Décisions du Conseil constitutionnel

M. le président.  - Le Sénat a reçu du Conseil constitutionnel les textes de deux décisions, qui concernent la conformité à la Constitution de la loi organique autorisant Saint-Barthélemy d'imposer les revenus de source locale des personnes établies depuis moins de cinq ans, ainsi que de la loi organique modifiant les dispositions du code général des collectivités territoriales relatives à Saint-Martin.

Saisine du Conseil constitutionnel

M. le président.  - Le Conseil constitutionnel a été saisi le 20 janvier 2010, par plus de 60 députés et plus de 60 sénateurs, d'une demande d'examen de la conformité à la Constitution de la loi relative à l'entreprise publique La Poste et aux activités postales.

Commission (Nomination)

M. le président.  - Le groupe CRC-SPG a proposé une candidature pour siéger à la commission de la culture, de l'éducation et de la communication.

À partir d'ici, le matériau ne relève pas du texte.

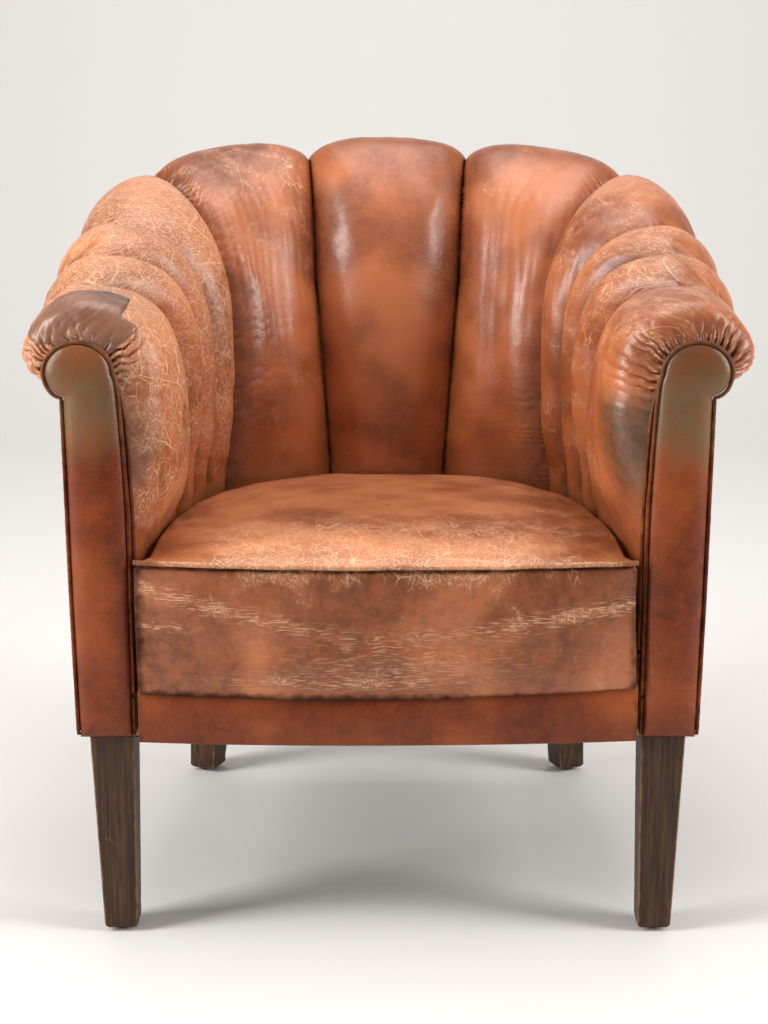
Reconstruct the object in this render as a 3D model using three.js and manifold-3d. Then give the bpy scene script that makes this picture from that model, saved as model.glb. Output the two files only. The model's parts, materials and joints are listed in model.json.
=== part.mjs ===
// A worn leather club chair with a fluted tub back, in millimetres, +Z up and +Y towards the back.
// The chair is laid out with its arm fronts on y = 0 and the floor on z = 0. The last lines move it so
// that the origin is on the floor, in the middle of the space that the chair takes.
import * as THREE from 'three';
import { mergeVertices } from 'three/addons/utils/BufferGeometryUtils.js';
import Module from 'manifold-3d';

const wasm = await Module();
wasm.setup();

// ---------- driving dimensions ----------
const GAP = 0.3; // left between pieces that touch
const FRAME_BOTTOM = 229;
const RAIL_HEIGHT = 60;
const RAIL_THICKNESS = 28;
const RAIL_TOP = FRAME_BOTTOM + RAIL_HEIGHT;
const SEAT_RAIL_OFFSETS = [-5 - RAIL_THICKNESS, -5]; // inside the outside cover
const ARM_RAIL_OFFSETS = [-38, -7];
const BOW = 20; // how far the middle of the seat front stands ahead of its ends

// Arm fronts: the wooden stump with its scroll head, and the leather facing on it.
const FACING_THICKNESS = 11;
const FACING_INNER = { bottom: 271, seat: 272, elbow: 273, neck: 279 };
const FACING_OUTER = { bottom: 327.5, seat: 331, elbow: 332.5, notch: 334 };
const FACING_Z = { seat: 379, elbow: 488, neck: 598 };
const SCROLL = { x: 318, z: 622, halfWidth: 34.5, rise: 31 };
const POST_INSET = 9;
const POST_DEPTH = 50;
const PIPING_RADIUS = 2.2;
const PIPING_OFFSET = PIPING_RADIUS + 1.2; // from a facing's edge to the middle of its piping
// Half the width between the two facings' pipings.
const FRONT_CLEAR = FACING_INNER.bottom - PIPING_OFFSET - PIPING_RADIUS - 0.6;

// The tub's inner lining from below the seat (first row), up the inner face, over the roll and under
// it to the tacking line outside (last row). Each row gives the horseshoe's half width at the arms,
// its depth from the arm fronts, how square its corners are, its height at the arm fronts and at the
// back, and how far the pads stand up from it at the arm fronts, the sides and the back.
const TUB_ROWS = [
  { halfWidth: 268, depth: 480, square: 3.0, armZ: 335, backZ: 335, armLoft: 4, sideLoft: 6, backLoft: 6 },
  { halfWidth: 270, depth: 497, square: 3.0, armZ: 420, backZ: 420, armLoft: 18, sideLoft: 20, backLoft: 18 },
  { halfWidth: 272, depth: 520, square: 3.1, armZ: 500, backZ: 520, armLoft: 36, sideLoft: 44, backLoft: 30 },
  { halfWidth: 277, depth: 552, square: 3.4, armZ: 585, backZ: 640, armLoft: 44, sideLoft: 54, backLoft: 32 },
  { halfWidth: 288, depth: 590, square: 4.0, armZ: 632, backZ: 725, armLoft: 46, sideLoft: 50, backLoft: 31 },
  { halfWidth: 318, depth: 630, square: 4.7, armZ: 655, backZ: 778, armLoft: 32, sideLoft: 28, backLoft: 25 },
  { halfWidth: 350, depth: 666, square: 5.1, armZ: 648, backZ: 770, armLoft: 18, sideLoft: 16, backLoft: 14 },
  { halfWidth: 363, depth: 680, square: 5.0, armZ: 630, backZ: 737, armLoft: 6, sideLoft: 6, backLoft: 8 },
  { halfWidth: 338, depth: 655, square: 4.4, armZ: 602, backZ: 690, armLoft: 0, sideLoft: 0, backLoft: 0 },
];
const TUB_END = TUB_ROWS.length - 1;
const HEIGHT_EASE = 1.45; // how the crest climbs from the arms to the back
const LOFT_STATIONS = [0.2, 0.45, 0.7, 0.92]; // back, side, side, arm front

// Stations run along the horseshoe by length: 0 in the middle of the back, 1 at an arm front.
// Each seam between two pads has a station beside the seat, at mid height, on the crest and below
// the roll, at these rows.
const SEAM_ROWS = [1, 3, 5, 8];
const SEAMS = [
  [0.11, 0.125, 0.115, 0.112],
  [0.37, 0.36, 0.355, 0.35],
  [0.455, 0.51, 0.6, 0.61],
  [0.54, 0.615, 0.725, 0.73],
  [0.62, 0.72, 0.85, 0.86],
  [0.998, 0.998, 0.998, 0.998],
];
const SEAM_GAP = 0.0007; // station kept free on each side of a seam
const PAD_CLEAR = 4.6; // between a pad and the lining
const PAD_EDGE = 1.9; // thickness of a pad along its seams
const PAD_ROWS = 12;
const PAD_COLUMNS = 6;

// The outside covers: rows from the bottom edge to the tacking line under the roll.
const OUTSIDE_ROWS = [
  { halfWidth: 327.5, depth: 568, square: 3.6, armZ: 229, backZ: 229 },
  { halfWidth: 331, depth: 598, square: 3.7, armZ: 400, backZ: 430 },
  { halfWidth: 333, depth: 628, square: 3.8, armZ: 520, backZ: 580 },
  { halfWidth: 333.5, depth: 648, square: 3.9, armZ: 597, backZ: 682 },
];
const OUTSIDE_END = OUTSIDE_ROWS.length - 1;
const COVER_THICKNESS = 3;
const OUTSIDE_BACK_STATION = 0.46; // where the outside back meets the outside arms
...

La présidence n'ayant reçu aucune opposition dans le délai prévu par l'article 8 du Règlement, je déclare cette candidature ratifiée et proclame Mme Marie-Agnès Labarre membre de la commission de la culture, de l'éducation et de la communication à la place laissée vacante par M. Jean-Pierre Bel.

Prochaine séance, mardi 26 janvier 2010, à 9 h 30.

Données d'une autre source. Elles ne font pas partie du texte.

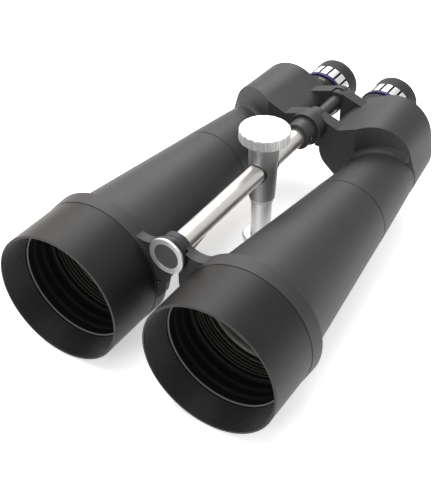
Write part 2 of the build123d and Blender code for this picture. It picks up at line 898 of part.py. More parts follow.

La séance est levée à 21 h 50.

Le Directeur du service du compte rendu analytique :

René-André Fabre

ORDRE DU JOUR

du mardi 26 janvier 2010

Séance publique

A 9 HEURES 30

1. Questions orales.

A 14 HEURES 30

2. Suite du projet de loi de réforme des collectivités territoriales (n° 60, 2009-2010).

Rapport de M. Jean-Patrick Courtois, fait au nom de la commission des lois constitutionnelles, de législation, du suffrage universel, du Règlement et d'administration générale (n° 169, 2009-2010).

Texte de la commission (n° 170, 2009-2010).

DE 17 HEURES A 17 HEURES 45

3. Questions cribles thématiques sur « Copenhague et après ? »

A 18 HEURES ET LE SOIR

4. Suite du projet de loi de réforme des collectivités territoriales.